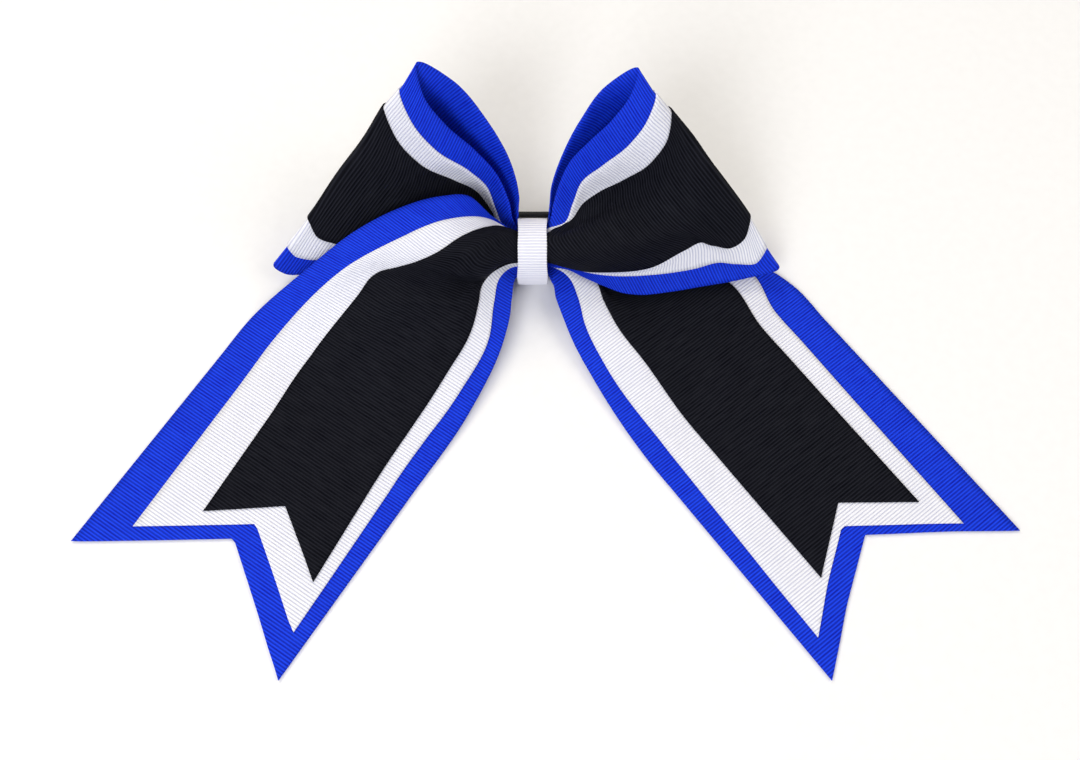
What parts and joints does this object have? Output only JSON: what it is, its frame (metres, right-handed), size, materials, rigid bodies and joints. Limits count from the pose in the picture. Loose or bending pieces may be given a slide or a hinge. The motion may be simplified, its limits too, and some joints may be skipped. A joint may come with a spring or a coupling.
{
  "type": "cheer hair bow",
  "caption": "Layered grosgrain cheer bow with puffed loops, notched tails, a narrow centre wrap and a hair elastic on the back.",
  "frame": {"origin": "on the flat back of the centre wrap, where the bow rests, on the knot's left-right middle", "axes": "+X along the bow to the right as seen from its front, +Y towards the tops of the loops, +Z out of the bow's front"},
  "size_m": [0.2789, 0.1674, 0.0583],
  "materials": {
    "blue_grosgrain": "royal blue polyester grosgrain, fine cross ribs, soft sheen",
    "white_grosgrain": "white polyester grosgrain, fine cross ribs",
    "black_grosgrain": "black polyester grosgrain, fine cross ribs, soft sheen",
    "wrap_grosgrain": "narrow white grosgrain with picot-free woven edges",
    "thread": "waxed polyester thread",
    "glue": "set hot-melt glue, slightly cloudy",
    "elastic_cord": "braided black cover over a rubber core",
    "sleeve": "bonded black sleeve over the cord's ends"
  },
  "bodies": {
    "knot": {"blue_gather": "blue_grosgrain", "white_gather": "white_grosgrain", "black_gather": "black_grosgrain", "cinch_thread": "thread", "centre_wrap": "wrap_grosgrain", "hot_glue": "glue"},
    "left_tail": {"blue_left_tail": "blue_grosgrain", "white_left_tail": "white_grosgrain", "black_left_tail": "black_grosgrain"},
    "right_tail": {"blue_right_tail": "blue_grosgrain", "white_right_tail": "white_grosgrain", "black_right_tail": "black_grosgrain"},
    "left_loop": {"blue_left_loop": "blue_grosgrain", "white_left_loop": "white_grosgrain", "black_left_loop": "black_grosgrain"},
    "right_loop": {"blue_right_loop": "blue_grosgrain", "white_right_loop": "white_grosgrain", "black_right_loop": "black_grosgrain"},
    "hair_elastic": {"hair_elastic": "elastic_cord", "elastic_sleeve": "sleeve"}
  },
  "joints": [
    {"name": "left_tail_lift", "type": "hinge", "parent": "knot", "child": "left_tail", "pos_m": [-0.0055, 0, 0.0215], "axis": [0, 1, 0], "range_deg": [0, 40]},
    {"name": "right_tail_swing", "type": "hinge", "parent": "knot", "child": "right_tail", "pos_m": [0.0055, 0, 0.005], "axis": [0, 0, 1], "range_deg": [-10, 8]},
    {"name": "left_loop_perk", "type": "hinge", "parent": "knot", "child": "left_loop", "pos_m": [-0.0055, 0.003, 0.012], "axis": [0, 0, -1], "range_deg": [0, 10]},
    {"name": "right_loop_perk", "type": "hinge", "parent": "knot", "child": "right_loop", "pos_m": [0.0055, 0.003, 0.012], "axis": [0, 0, 1], "range_deg": [-5, 10]},
    {"name": "elastic_swing", "type": "hinge", "parent": "knot", "child": "hair_elastic", "pos_m": [0, 0.0021, 0.0021], "axis": [-1, 0, 0], "range_deg": [0, 150]}
  ]
}
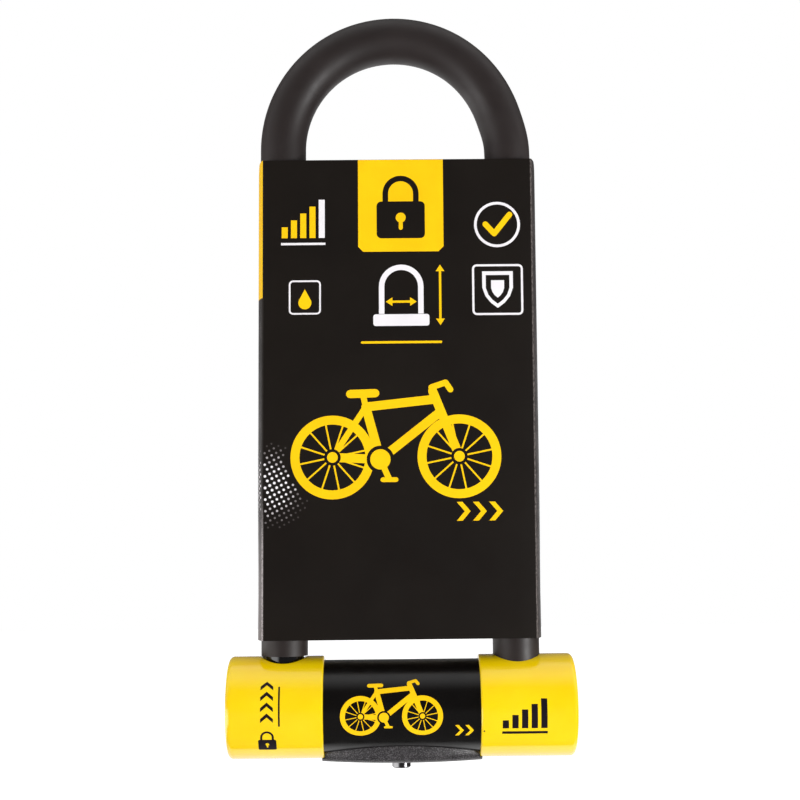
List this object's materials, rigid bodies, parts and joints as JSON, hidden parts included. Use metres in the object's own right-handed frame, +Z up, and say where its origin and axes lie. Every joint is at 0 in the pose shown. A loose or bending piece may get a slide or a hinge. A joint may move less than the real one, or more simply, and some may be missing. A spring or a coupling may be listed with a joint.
{
  "type": "u lock",
  "caption": "Bicycle U lock: a coated steel shackle in a straight crossbar with end caps, a double bolt keyhole housing and a retail card sleeve around the legs.",
  "frame": {"origin": "on the crossbar's axis, midway between the two legs", "axes": "+X along the crossbar to the right leg, +Y away from the card's front, +Z up the legs to the bow"},
  "size_m": [0.1613, 0.0474, 0.36],
  "materials": {
    "hardened_steel": "gloss black",
    "vinyl_coating": "satin black",
    "printed_card": "printed satin black",
    "yellow_plastic": "gloss",
    "black_plastic": "satin",
    "textured_plastic": "fine texture",
    "guide_plastic": "satin",
    "pad_rubber": "matt",
    "cast_case": "as cast",
    "cylinder_brass": "machined",
    "plated_steel": "satin",
    "chrome_plate": "polished"
  },
  "bodies": {
    "crossbar": {"crossbar_tube": "hardened_steel", "tube_plug_left": "hardened_steel", "tube_plug_right": "hardened_steel", "end_cap_left": "yellow_plastic", "end_cap_right": "yellow_plastic", "barrel_sleeve": "black_plastic", "keyhole_housing": "textured_plastic", "leg_guide_left": "guide_plastic", "leg_guide_right": "guide_plastic", "foot_pad_left": "pad_rubber", "foot_pad_right": "pad_rubber", "lock_case_lower": "cast_case", "lock_case_upper": "cast_case", "case_screws": "plated_steel", "case_dowels": "plated_steel", "cylinder_body": "cylinder_brass", "cylinder_pin": "plated_steel", "plug_circlip": "plated_steel", "dust_cover_washer": "plated_steel"},
    "key_plug": {"key_plug": "cylinder_brass", "anti_drill_disc": "plated_steel", "detainer_discs": "plated_steel", "disc_spacers": "cylinder_brass", "drive_cam": "plated_steel"},
    "sidebar": {"sidebar": "plated_steel"},
    "bolt_left": {"bolt_left": "plated_steel"},
    "bolt_right": {"bolt_right": "plated_steel"},
    "dust_cover": {"dust_cover": "chrome_plate"},
    "shackle": {"shackle_bar": "hardened_steel", "shackle_coating": "vinyl_coating"},
    "card": {"card_sleeve": "printed_card"}
  },
  "joints": [
    {"name": "key_turn", "type": "hinge", "parent": "crossbar", "child": "key_plug", "pos_m": [0, 0, -0.0105], "axis": [0, 0, 1], "range_deg": [0, 90]},
    {"name": "bolt_left_slide", "type": "slide", "parent": "crossbar", "child": "bolt_left", "axis": [-1, 0, 0], "range_m": [0, 0.006]},
    {"name": "bolt_right_slide", "type": "slide", "parent": "crossbar", "child": "bolt_right", "axis": [1, 0, 0], "range_m": [0, 0.006]},
    {"name": "sidebar_slide", "type": "slide", "parent": "key_plug", "child": "sidebar", "axis": [0, 1, 0], "range_m": [0, 0.0008]},
    {"name": "dust_cover_turn", "type": "hinge", "parent": "crossbar", "child": "dust_cover", "pos_m": [0, 0, -0.024], "axis": [0, 0, 1], "range_deg": [0, 180]},
    {"name": "shackle_lift", "type": "slide", "parent": "crossbar", "child": "shackle", "axis": [0, 0, 1], "range_m": [0, 0.06]},
    {"name": "card_slide", "type": "slide", "parent": "shackle", "child": "card", "axis": [0, 0, 1], "range_m": [-0.0074, 0.305]}
  ],
  "couplings": [
    {"joint": "key_turn", "follows": "bolt_left_slide", "rad_per_m": 261.8},
    {"joint": "bolt_right_slide", "follows": "bolt_left_slide", "ratio": 1}
  ]
}
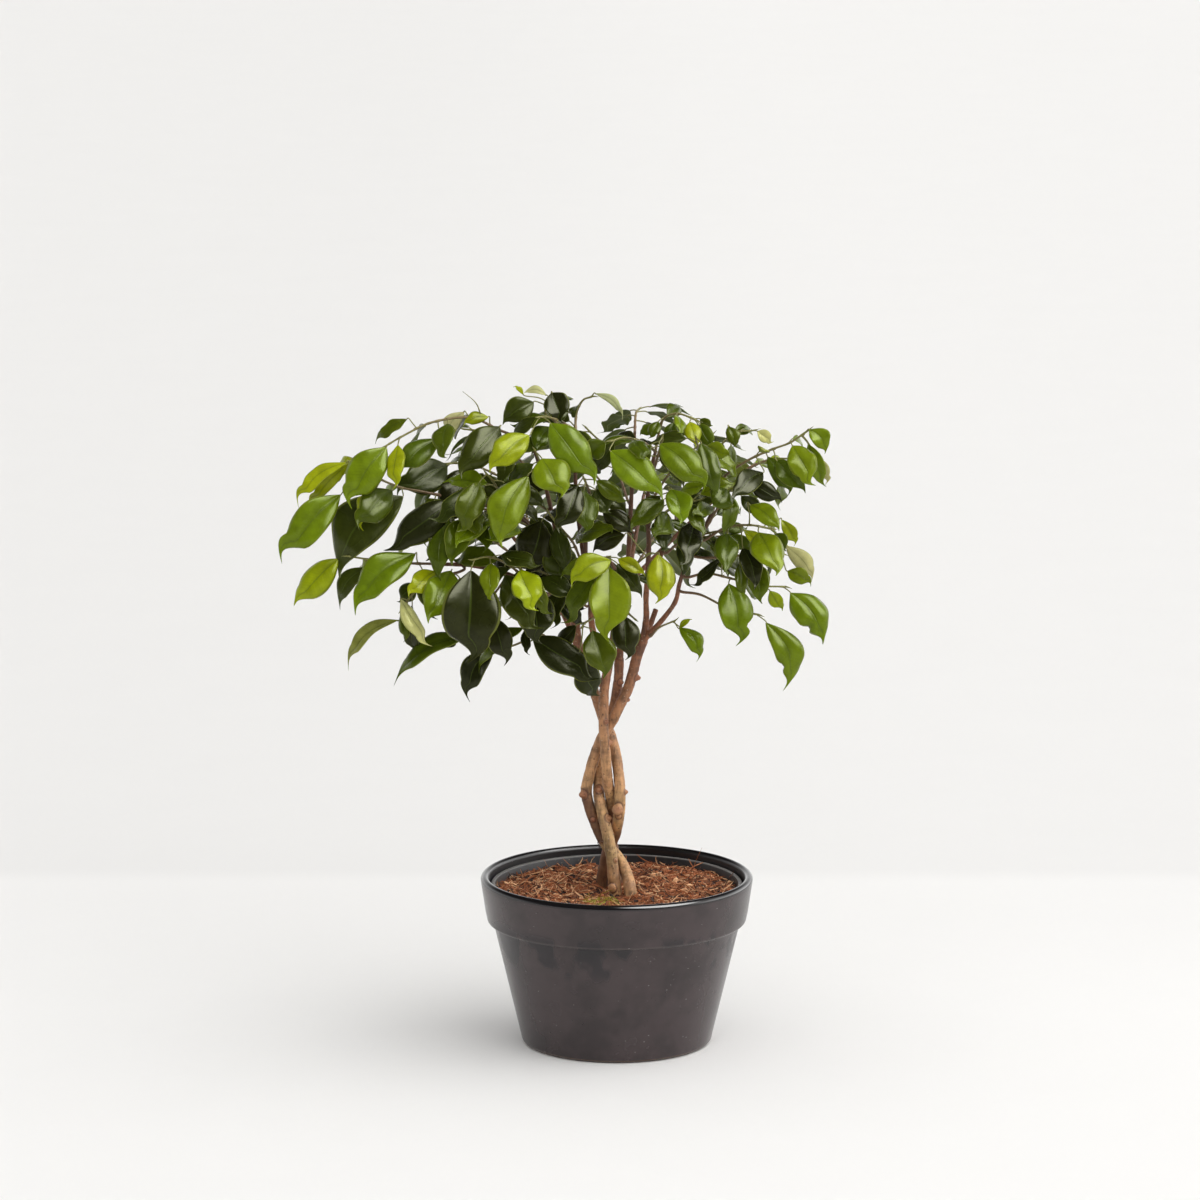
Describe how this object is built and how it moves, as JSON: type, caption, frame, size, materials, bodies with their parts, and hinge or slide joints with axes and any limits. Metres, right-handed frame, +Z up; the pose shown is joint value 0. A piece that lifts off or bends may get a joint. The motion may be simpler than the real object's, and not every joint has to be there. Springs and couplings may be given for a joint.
{
  "type": "potted weeping fig",
  "caption": "Small indoor tree with braided woody strands, rising from soil in a plastic grow pot that stands inside a collared glazed pot, and a wide low crown of leafy shoots.",
  "frame": {"origin": "centre of the glazed pot's flat underside, on the surface it stands on", "axes": "+Z up along the pot's axis, -Y towards the plant's front, +X to its right seen from the front"},
  "size_m": [0.431, 0.2659, 0.5295],
  "materials": {
    "glaze": "semi-gloss near-black glaze",
    "plastic": "matte black",
    "soil": "rough reddish-brown coir mix",
    "bark": "dull bark",
    "leaf": "glossy waxy leaf"
  },
  "bodies": {
    "root": {"grow_pot": "plastic", "outer_pot": "glaze", "shoot_back": "leaf", "shoot_back_centre": "leaf", "shoot_back_high": "leaf", "shoot_back_left": "leaf", "shoot_back_low": "leaf", "shoot_back_mid_left": "leaf", "shoot_back_outer": "leaf", "shoot_back_right": "leaf", "shoot_back_side": "leaf", "shoot_centre": "leaf", "shoot_crown_left": "leaf", "shoot_crown_tip": "leaf", "shoot_deep_centre": "leaf", "shoot_deep_left": "leaf", "shoot_deep_low": "leaf", "shoot_deep_outer": "leaf", "shoot_deep_right": "leaf", "shoot_front_high": "leaf", "shoot_front_left": "leaf", "shoot_front_low": "leaf", "shoot_front_mid": "leaf", "shoot_front_right": "leaf", "shoot_front_top": "leaf", "shoot_high_back": "leaf", "shoot_high_right": "leaf", "shoot_inner_back": "leaf", "shoot_inner_left": "leaf", "shoot_inner_right": "leaf", "shoot_left_dark": "leaf", "shoot_left_front": "leaf", "shoot_left_low": "leaf", "shoot_left_mid": "leaf", "shoot_left_outer": "leaf", "shoot_left_under": "leaf", "shoot_low_back": "leaf", "shoot_low_end": "leaf", "shoot_low_left": "leaf", "shoot_low_outer": "leaf", "shoot_low_right": "leaf", "shoot_low_twig": "leaf", "shoot_rear_top": "leaf", "shoot_right_front": "leaf", "shoot_right_inner": "leaf", "shoot_right_low": "leaf", "shoot_right_mid": "leaf", "shoot_right_tip": "leaf", "shoot_right_top": "leaf", "shoot_small_right": "leaf", "shoot_top_left": "leaf", "shoot_top_right": "leaf", "shoot_under_centre": "leaf", "shoot_under_left": "leaf", "shoot_under_right": "leaf", "soil": "soil", "stem_a": "bark", "stem_b": "bark", "stem_c": "bark", "stem_d": "bark"}
  },
  "joints": []
}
--------------------------------------------------
For the listing above, identify each line bearing "where".

● Task result:
  "frame": {"origin": "on the flat back of the centre wrap, where the bow rests, on the knot's left-right middle", "axes": "+X along the bow to the right as seen from its front, +Y towards the tops of the loops, +Z out of the bow's front"},
List this object's materials, rigid bodies, parts and joints as JSON, hidden parts included. Use metres in the object's own right-handed frame, +Z up, and say where its origin and axes lie. Every joint is at 0 in the pose shown. A loose or bending piece may get a slide or a hinge. A joint may move less than the real one, or more simply, and some may be missing. A spring or a coupling may be listed with a joint.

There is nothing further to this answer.